The socialist system does not require the emergence of any new class. It succeeds in lessening social contradictions between both Forms and between Form and Content by bringing the working class and the means of production closer. The socialist Form which has been already adequately developed during the capitalist stage of society (in respect to the working class), does not openly contradict the Content of socialist society. The main contradictions that remain after a socialist state has been established are 1) those between the remaining elements of the capitalist Form, such as those in the Superstructure of the capitalist Form, or the capitalist class itself in countries where the revolution has not started or succeeded; 2) those which inhere in a state; and 3) those which inhere in production (for instance between agricultural and industrial production or manual and spiritual labour), all of which are nonetheless minimised by a lot during the evolution of socialism, since the contradictions in them are nothing other than remnants of class society.

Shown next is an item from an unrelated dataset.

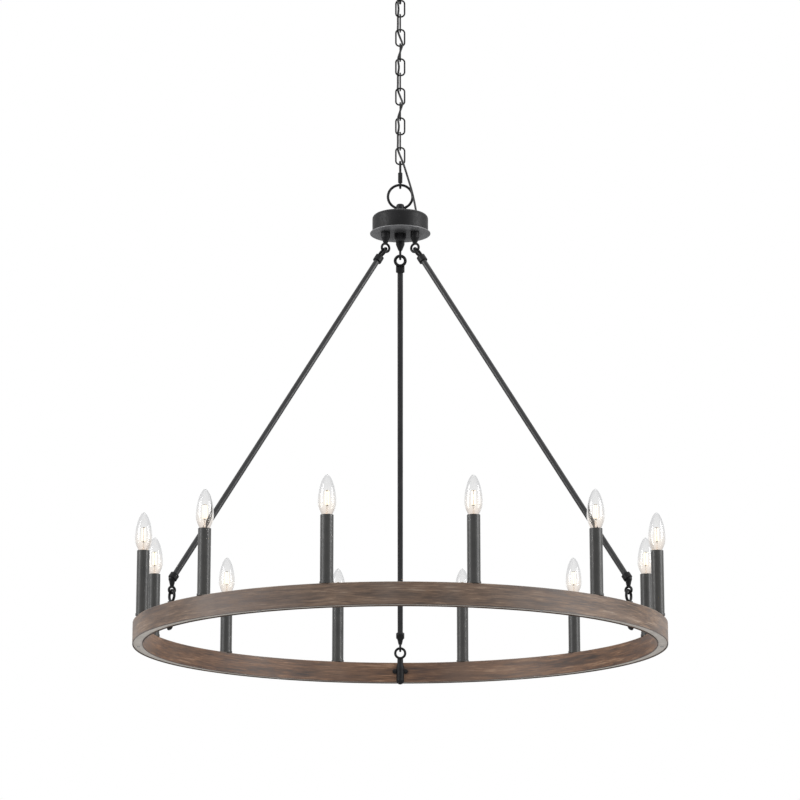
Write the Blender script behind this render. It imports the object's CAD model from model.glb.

During the development of the socialist Form, which is relatively harmonious with the Content of socialist society but contradictory with the capitalist Form, the remaining persevering elements of capitalism and of all past class societies are continuously challenged. These include not only the Form of the capitalist class, but various mindsets, behaviours, prejudices against social groups, and many more. And these are not challenged merely by the legislative Form of socialist society (although this can also play a significant role), but by the socialist Form as a whole. The legislative Form, in all societies, challenges behaviours alone; neither their roots in thoughts, nor of course the roots of thoughts too in the organisation of class societies. Even though setbacks are possible as has been abundantly shown, this does not change the general direction of this entire process, and thus setbacks can always be avoided. After the elements of the capitalist Form — and with it those of the Forms of all class societies and the contradictions that inhere in them — have been done away with, Content and Form unite into one whole. The necessity for the existence of a state disappears by its own nature, and at this stage society reaches what we call communism. That is, a society where classes, and in turn the State, but money too due to the development of the socialist Form, are done away with. In such a society, the conditions for the emergence of any class, (such as the rise of private property as a result of inadequate production and agriculture in ancient societies) become extinct. And with them go extinct all kinds of class, political, economic, and social contradictions, and thus, in communist society prevails the liberated and unrestricted development of both man as an individual and of mankind as a whole.